* Exercise directions *
Using the listing below, give the number of lines where "describe" appears, and nothing else.

* Records for processing *

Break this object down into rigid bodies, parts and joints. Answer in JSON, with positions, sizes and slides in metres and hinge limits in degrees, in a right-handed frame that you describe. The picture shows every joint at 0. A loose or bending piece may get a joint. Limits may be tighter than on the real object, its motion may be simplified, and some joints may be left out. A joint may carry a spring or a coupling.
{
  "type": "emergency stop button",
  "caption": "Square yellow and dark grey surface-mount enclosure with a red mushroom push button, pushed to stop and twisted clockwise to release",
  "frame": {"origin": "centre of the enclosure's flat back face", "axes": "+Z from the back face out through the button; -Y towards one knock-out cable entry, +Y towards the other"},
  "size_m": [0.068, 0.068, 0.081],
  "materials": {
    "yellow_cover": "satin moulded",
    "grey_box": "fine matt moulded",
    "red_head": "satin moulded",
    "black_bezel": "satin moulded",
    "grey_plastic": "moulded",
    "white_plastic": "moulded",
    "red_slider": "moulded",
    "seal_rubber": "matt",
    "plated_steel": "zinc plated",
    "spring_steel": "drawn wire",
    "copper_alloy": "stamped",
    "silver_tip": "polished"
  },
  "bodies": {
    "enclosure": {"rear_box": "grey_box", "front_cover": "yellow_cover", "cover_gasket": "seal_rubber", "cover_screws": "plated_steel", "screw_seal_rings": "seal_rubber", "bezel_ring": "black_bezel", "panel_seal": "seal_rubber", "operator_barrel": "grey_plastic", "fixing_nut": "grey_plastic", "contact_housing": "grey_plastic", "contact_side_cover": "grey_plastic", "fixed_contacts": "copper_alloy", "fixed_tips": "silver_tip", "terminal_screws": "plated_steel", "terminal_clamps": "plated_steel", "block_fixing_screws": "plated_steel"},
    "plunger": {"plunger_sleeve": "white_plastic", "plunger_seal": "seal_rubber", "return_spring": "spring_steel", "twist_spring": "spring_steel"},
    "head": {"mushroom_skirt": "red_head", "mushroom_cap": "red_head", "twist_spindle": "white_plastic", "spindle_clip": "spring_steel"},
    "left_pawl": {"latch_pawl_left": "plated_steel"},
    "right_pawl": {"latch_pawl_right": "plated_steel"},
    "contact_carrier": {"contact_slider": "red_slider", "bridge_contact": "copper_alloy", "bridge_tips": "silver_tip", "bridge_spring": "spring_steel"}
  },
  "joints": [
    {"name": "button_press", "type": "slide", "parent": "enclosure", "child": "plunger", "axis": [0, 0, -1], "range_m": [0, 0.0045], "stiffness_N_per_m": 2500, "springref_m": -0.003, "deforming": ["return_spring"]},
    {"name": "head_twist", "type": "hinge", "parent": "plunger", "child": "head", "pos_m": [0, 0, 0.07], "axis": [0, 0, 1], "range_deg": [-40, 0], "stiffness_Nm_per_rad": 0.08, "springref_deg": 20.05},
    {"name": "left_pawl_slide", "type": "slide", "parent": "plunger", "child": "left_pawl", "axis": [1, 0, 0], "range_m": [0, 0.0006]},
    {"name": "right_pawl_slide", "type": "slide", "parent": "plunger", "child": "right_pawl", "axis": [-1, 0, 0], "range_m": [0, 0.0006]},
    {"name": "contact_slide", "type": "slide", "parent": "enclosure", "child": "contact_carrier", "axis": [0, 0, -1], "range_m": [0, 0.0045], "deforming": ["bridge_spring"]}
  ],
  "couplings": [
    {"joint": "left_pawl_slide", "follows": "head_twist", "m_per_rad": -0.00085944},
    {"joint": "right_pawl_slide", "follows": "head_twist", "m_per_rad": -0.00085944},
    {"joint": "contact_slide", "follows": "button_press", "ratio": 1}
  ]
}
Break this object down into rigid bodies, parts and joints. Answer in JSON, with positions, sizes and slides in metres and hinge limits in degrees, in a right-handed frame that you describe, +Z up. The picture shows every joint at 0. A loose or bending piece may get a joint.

---

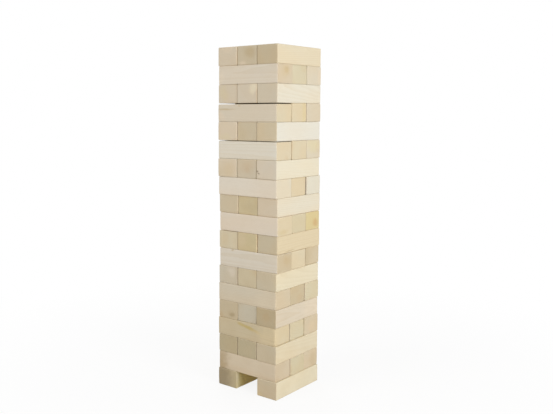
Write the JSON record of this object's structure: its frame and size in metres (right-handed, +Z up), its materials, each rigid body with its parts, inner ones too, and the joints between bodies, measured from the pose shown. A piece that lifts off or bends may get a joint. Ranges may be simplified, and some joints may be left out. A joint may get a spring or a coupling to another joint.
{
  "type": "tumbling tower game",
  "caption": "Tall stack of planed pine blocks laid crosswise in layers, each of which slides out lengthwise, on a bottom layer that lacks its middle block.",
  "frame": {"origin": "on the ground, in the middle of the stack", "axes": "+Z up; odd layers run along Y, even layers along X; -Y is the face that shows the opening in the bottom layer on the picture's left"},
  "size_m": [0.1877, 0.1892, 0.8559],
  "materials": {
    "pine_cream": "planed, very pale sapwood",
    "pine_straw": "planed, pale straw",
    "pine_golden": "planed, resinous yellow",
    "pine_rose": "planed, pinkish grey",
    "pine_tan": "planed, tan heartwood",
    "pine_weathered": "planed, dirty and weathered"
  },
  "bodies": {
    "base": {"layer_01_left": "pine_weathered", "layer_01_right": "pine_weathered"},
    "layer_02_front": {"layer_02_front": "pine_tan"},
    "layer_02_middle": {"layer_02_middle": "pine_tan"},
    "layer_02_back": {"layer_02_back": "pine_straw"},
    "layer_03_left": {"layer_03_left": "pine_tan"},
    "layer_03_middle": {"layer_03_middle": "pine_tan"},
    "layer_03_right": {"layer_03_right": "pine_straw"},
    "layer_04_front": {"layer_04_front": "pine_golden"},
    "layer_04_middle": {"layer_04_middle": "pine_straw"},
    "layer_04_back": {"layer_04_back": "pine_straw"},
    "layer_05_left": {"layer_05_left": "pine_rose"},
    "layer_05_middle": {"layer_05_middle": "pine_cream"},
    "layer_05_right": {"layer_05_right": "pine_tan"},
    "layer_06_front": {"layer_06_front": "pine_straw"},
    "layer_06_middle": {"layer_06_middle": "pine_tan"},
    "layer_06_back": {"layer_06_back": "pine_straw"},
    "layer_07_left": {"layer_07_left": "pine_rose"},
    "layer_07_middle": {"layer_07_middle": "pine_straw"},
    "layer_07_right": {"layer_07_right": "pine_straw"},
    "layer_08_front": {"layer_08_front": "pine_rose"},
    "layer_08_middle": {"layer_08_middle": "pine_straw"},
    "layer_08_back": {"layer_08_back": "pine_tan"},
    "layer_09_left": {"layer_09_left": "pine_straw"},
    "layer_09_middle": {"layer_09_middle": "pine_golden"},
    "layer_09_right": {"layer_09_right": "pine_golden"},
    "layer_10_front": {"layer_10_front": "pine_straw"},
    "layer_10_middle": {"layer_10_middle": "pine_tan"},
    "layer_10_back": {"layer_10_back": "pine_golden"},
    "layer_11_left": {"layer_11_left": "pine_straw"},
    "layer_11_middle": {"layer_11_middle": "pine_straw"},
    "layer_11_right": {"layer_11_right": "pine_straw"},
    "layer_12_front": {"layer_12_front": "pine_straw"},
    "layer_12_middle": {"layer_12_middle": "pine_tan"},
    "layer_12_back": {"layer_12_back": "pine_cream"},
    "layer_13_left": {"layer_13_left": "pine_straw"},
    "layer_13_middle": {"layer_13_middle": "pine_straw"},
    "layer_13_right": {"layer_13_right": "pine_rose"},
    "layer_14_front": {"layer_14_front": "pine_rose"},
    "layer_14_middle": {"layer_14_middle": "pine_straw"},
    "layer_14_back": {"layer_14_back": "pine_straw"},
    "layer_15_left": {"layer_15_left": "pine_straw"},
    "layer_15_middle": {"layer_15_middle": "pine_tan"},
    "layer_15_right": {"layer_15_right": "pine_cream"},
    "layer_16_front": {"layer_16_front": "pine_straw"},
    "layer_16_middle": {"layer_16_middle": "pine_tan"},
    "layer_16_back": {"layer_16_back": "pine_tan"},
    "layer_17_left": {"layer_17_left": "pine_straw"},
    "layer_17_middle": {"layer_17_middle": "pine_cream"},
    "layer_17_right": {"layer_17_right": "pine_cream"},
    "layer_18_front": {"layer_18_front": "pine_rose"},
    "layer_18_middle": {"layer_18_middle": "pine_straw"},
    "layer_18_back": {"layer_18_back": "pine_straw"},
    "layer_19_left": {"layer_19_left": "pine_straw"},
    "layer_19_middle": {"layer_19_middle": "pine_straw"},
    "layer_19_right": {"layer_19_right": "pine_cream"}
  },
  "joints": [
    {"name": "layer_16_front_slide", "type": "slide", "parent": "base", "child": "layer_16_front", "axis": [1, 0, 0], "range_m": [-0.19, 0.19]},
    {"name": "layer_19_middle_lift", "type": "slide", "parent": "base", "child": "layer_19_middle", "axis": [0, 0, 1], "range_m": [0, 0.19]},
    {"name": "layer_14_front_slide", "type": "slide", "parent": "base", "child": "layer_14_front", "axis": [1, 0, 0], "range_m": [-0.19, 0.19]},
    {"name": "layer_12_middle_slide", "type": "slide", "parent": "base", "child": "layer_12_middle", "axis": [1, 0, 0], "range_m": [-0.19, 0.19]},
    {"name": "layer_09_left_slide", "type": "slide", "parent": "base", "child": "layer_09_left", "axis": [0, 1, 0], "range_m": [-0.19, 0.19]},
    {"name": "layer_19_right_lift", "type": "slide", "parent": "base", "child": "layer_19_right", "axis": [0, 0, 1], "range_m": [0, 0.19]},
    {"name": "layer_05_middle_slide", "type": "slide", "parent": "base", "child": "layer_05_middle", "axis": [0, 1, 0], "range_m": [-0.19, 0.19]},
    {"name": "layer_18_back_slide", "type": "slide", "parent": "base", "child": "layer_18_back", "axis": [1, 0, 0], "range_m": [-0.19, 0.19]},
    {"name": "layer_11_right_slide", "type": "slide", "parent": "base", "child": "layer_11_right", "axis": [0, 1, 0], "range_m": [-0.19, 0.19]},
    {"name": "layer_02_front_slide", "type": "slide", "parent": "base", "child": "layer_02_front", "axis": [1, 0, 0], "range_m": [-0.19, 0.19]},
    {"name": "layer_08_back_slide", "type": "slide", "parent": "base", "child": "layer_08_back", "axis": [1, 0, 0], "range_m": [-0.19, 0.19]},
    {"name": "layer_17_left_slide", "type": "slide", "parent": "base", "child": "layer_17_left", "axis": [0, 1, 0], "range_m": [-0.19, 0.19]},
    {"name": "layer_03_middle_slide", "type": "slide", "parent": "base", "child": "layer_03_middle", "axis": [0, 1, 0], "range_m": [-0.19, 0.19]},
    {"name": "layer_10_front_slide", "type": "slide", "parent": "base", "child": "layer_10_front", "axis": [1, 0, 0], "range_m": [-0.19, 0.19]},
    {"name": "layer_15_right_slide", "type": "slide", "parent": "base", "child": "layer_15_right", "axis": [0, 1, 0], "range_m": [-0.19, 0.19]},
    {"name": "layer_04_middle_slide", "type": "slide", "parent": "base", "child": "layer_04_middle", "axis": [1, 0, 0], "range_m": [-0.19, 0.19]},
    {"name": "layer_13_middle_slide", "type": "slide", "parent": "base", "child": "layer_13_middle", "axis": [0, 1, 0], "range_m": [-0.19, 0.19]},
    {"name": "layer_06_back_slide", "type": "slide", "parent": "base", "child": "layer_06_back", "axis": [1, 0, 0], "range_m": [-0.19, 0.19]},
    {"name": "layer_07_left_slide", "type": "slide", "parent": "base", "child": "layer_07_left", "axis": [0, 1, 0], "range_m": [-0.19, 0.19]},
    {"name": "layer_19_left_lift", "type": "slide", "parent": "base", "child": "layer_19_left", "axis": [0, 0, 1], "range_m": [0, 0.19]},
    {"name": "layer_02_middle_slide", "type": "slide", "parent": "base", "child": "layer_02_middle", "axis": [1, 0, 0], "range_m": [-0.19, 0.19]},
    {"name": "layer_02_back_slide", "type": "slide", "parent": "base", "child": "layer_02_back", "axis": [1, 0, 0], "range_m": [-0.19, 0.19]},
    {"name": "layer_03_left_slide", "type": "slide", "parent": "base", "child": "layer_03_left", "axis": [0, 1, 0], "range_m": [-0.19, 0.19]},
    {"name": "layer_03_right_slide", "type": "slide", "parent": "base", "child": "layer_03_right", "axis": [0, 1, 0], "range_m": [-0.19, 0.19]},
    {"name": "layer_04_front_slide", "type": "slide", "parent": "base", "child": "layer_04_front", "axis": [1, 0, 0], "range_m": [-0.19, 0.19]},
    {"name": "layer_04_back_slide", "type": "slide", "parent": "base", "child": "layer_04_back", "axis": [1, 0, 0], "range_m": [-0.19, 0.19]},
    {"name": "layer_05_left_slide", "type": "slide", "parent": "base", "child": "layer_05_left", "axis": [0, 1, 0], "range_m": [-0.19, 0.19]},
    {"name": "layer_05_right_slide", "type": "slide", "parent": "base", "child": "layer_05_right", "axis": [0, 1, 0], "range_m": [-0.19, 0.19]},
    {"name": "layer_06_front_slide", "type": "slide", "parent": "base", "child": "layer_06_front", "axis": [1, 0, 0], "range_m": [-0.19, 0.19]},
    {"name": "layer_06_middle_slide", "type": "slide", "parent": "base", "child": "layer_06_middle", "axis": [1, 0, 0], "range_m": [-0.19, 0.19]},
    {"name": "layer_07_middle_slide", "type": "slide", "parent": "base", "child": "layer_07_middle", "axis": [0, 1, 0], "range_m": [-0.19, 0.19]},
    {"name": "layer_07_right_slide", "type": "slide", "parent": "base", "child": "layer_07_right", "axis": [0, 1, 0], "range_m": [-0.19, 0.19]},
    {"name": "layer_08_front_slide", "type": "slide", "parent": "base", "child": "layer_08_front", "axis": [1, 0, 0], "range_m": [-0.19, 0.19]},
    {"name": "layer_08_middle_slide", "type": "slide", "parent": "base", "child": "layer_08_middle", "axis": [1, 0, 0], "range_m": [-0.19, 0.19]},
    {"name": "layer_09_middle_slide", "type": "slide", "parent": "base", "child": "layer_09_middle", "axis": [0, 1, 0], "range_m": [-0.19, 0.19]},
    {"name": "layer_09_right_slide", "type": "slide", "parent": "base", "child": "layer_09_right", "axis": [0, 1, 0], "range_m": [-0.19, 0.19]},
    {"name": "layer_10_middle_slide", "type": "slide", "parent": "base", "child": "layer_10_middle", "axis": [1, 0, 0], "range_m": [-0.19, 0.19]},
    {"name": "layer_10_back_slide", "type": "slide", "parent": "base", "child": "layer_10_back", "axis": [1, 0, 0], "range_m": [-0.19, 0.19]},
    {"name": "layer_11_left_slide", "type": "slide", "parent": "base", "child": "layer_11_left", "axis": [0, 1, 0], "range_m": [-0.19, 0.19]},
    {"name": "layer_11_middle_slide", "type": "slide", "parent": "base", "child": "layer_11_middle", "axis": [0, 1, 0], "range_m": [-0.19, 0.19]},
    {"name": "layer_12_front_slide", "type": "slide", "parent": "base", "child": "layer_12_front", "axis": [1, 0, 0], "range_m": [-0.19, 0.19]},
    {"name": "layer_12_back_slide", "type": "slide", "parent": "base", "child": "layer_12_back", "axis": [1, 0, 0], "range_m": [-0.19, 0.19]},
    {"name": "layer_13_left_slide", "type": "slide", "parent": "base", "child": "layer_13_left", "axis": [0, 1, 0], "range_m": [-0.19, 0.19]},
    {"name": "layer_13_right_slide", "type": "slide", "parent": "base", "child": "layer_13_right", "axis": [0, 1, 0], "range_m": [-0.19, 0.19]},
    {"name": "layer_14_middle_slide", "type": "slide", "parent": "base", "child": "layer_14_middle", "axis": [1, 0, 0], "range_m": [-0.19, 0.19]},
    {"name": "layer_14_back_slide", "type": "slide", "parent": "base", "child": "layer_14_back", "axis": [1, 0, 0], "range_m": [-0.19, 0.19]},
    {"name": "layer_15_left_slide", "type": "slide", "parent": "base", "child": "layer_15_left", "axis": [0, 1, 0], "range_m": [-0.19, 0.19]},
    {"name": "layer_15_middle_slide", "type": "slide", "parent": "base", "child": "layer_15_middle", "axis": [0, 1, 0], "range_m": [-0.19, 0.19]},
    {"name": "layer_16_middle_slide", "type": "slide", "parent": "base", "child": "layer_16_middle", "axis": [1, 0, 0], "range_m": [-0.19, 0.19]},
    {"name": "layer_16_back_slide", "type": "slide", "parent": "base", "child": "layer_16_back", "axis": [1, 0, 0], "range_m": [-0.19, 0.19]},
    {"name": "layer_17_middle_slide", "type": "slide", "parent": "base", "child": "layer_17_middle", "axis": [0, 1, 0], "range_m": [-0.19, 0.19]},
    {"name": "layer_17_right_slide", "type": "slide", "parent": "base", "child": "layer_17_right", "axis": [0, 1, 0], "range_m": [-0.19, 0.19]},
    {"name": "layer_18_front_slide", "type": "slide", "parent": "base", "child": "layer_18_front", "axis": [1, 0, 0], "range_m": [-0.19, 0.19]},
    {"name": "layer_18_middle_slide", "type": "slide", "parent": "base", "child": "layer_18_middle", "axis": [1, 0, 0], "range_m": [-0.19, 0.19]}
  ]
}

* Task result *
2